Norland College in Bath is training the world’s most sought-after nannies, according to a recent article.
The piece in Business Insider delved into the inner workings of this prestigious childcare academy, which provides unique opportunities for nannies to work for celebrities and the Royals. Norland College has offered childcare training for private household staff for over 125 years. The academy was founded by Emily Ward and its graduates have gone on to care for Prince George and the children of Mick Jagger and Jerry Hall, according to the article.
Mandy Donaldson, vice principal at Norland College, told Business Insider: “When they’re in uniform, they’re representing 125 years of history and quality.” The uniforms are old-fashioned, made up of a brown felt hat, a pale brown dress and a brown wool shrug, as well as white gloves in the summer and brown gloves in the winter. Male students wear a jacket, shirt, tie and trousers.
Though from the outside it appears the school has fairly stringent rules to follow in regard to composure and appearance, Donaldson insists the trainee nannies are not always on duty: “They’re in a city with other universities and lots of student life, so once they’re not in uniform, we want them to have fun and enjoy themselves.”
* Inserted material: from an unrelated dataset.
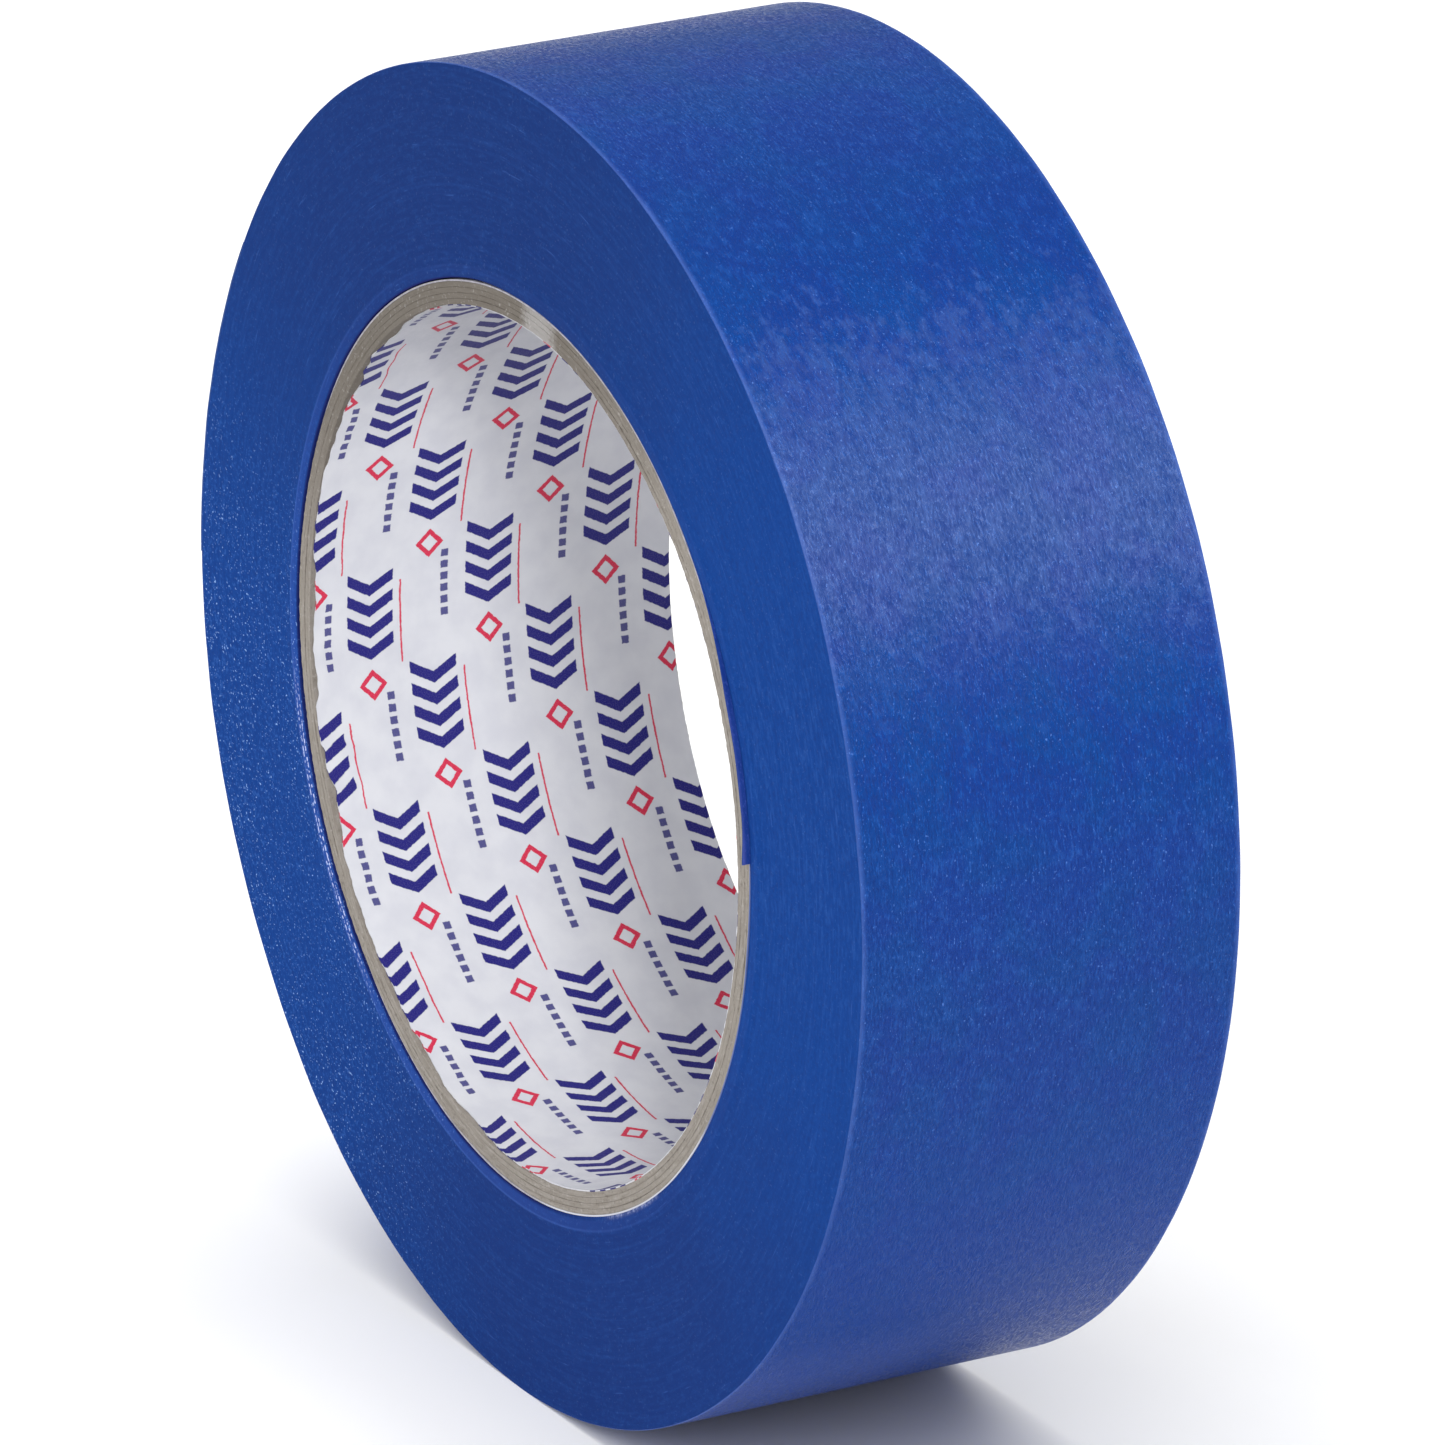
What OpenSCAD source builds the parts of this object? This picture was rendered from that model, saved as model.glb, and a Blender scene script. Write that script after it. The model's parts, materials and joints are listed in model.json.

Students at Norland College graduate with a three-year BA (Hons) in Early Development and Learning from the University of Gloucestershire and covers a range of subjects. According to the report, the course aims to teach the trainees the theory of social and emotional development they need to properly look after a child. As well as the traditional childcare skills, the trainees are taught to prepare and cook elaborate meals, learn about nutrition, allergies and dietary requirements, sew, make clothes and plan parties.
Though there are many essential skills to learn to prepare the trainee nannies for private household staff roles, Donaldson added: “Every family and child is different – there’s no ‘one size fits all’ solution, so they need to have plenty of different strategies in their toolbox so they can understand how the family operates.”